What is needed: Only the lines starting at the one with "color(leg_paint) middle_pair() middle_tube();" and ending at the one with "for node in" should be copied, exactly and with both ends kept.

Given material:
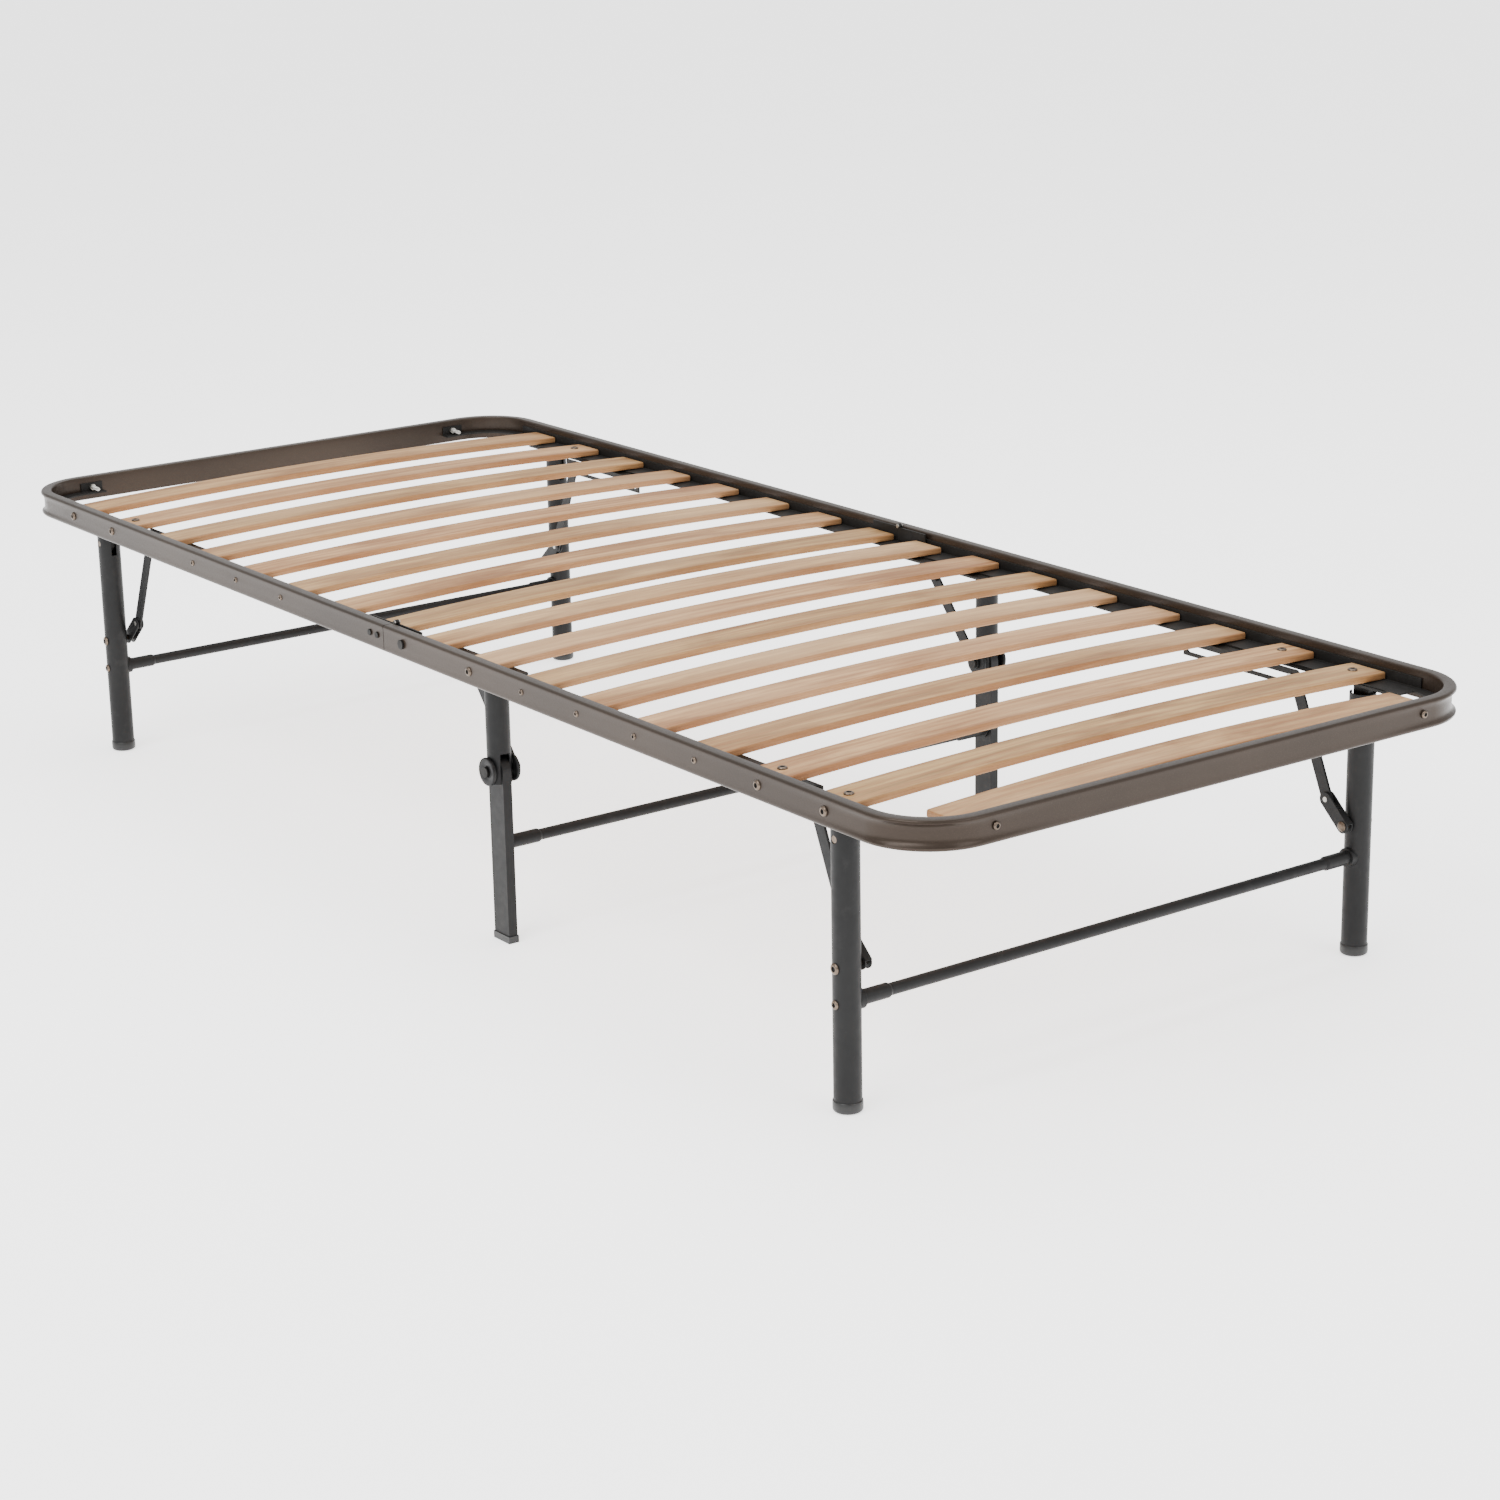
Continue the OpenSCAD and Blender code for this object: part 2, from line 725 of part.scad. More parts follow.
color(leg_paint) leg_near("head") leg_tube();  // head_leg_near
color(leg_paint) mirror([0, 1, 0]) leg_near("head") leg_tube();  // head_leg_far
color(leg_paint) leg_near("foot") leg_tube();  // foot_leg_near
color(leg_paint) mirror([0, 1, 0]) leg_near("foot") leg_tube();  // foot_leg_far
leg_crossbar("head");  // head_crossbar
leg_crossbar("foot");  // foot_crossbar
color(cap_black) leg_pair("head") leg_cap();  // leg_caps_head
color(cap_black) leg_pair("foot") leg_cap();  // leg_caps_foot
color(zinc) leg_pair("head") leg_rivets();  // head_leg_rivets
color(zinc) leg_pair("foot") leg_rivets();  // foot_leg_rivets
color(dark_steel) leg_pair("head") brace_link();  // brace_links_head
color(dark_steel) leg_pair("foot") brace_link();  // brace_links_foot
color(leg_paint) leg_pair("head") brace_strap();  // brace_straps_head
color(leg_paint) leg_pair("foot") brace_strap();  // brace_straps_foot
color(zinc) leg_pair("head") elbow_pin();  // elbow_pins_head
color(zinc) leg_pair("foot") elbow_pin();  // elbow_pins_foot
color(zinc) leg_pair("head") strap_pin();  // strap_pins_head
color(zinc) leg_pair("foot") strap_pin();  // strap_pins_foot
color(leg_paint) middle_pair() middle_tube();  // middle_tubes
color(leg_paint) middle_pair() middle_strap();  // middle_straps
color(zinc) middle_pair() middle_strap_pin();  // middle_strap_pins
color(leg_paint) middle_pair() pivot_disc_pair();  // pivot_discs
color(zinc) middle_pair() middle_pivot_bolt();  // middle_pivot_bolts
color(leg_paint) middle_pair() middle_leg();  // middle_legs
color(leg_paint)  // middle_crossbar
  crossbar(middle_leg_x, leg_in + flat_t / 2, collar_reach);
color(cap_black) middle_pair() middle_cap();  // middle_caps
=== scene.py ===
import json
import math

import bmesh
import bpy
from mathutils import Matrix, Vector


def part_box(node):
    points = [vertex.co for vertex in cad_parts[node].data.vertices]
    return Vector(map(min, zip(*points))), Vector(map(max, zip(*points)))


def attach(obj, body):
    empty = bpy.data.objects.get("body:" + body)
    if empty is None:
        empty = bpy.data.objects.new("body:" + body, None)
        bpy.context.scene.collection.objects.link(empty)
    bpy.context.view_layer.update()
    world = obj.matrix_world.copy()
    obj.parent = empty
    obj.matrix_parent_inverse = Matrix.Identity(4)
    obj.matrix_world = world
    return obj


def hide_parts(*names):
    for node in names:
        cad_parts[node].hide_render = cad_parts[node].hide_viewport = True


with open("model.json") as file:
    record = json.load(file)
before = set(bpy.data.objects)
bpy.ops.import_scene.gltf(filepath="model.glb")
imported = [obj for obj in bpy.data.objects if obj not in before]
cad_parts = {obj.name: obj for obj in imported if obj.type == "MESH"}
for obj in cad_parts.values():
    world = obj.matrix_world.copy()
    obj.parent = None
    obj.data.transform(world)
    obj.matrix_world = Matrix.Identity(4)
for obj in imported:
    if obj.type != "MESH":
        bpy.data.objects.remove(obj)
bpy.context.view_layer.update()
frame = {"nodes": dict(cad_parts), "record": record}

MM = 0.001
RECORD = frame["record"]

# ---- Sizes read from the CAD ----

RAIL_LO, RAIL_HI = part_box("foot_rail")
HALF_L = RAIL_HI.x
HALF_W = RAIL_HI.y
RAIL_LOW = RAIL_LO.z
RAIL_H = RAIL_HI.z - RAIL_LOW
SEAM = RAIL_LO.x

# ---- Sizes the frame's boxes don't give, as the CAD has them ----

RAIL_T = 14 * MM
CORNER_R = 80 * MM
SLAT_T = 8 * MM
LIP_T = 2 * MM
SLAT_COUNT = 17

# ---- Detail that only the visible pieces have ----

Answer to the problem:
color(leg_paint) middle_pair() middle_tube();  // middle_tubes
color(leg_paint) middle_pair() middle_strap();  // middle_straps
color(zinc) middle_pair() middle_strap_pin();  // middle_strap_pins
color(leg_paint) middle_pair() pivot_disc_pair();  // pivot_discs
color(zinc) middle_pair() middle_pivot_bolt();  // middle_pivot_bolts
color(leg_paint) middle_pair() middle_leg();  // middle_legs
color(leg_paint)  // middle_crossbar
  crossbar(middle_leg_x, leg_in + flat_t / 2, collar_reach);
color(cap_black) middle_pair() middle_cap();  // middle_caps
=== scene.py ===
import json
import math

import bmesh
import bpy
from mathutils import Matrix, Vector


def part_box(node):
    points = [vertex.co for vertex in cad_parts[node].data.vertices]
    return Vector(map(min, zip(*points))), Vector(map(max, zip(*points)))


def attach(obj, body):
    empty = bpy.data.objects.get("body:" + body)
    if empty is None:
        empty = bpy.data.objects.new("body:" + body, None)
        bpy.context.scene.collection.objects.link(empty)
    bpy.context.view_layer.update()
    world = obj.matrix_world.copy()
    obj.parent = empty
    obj.matrix_parent_inverse = Matrix.Identity(4)
    obj.matrix_world = world
    return obj


def hide_parts(*names):
    for node in names:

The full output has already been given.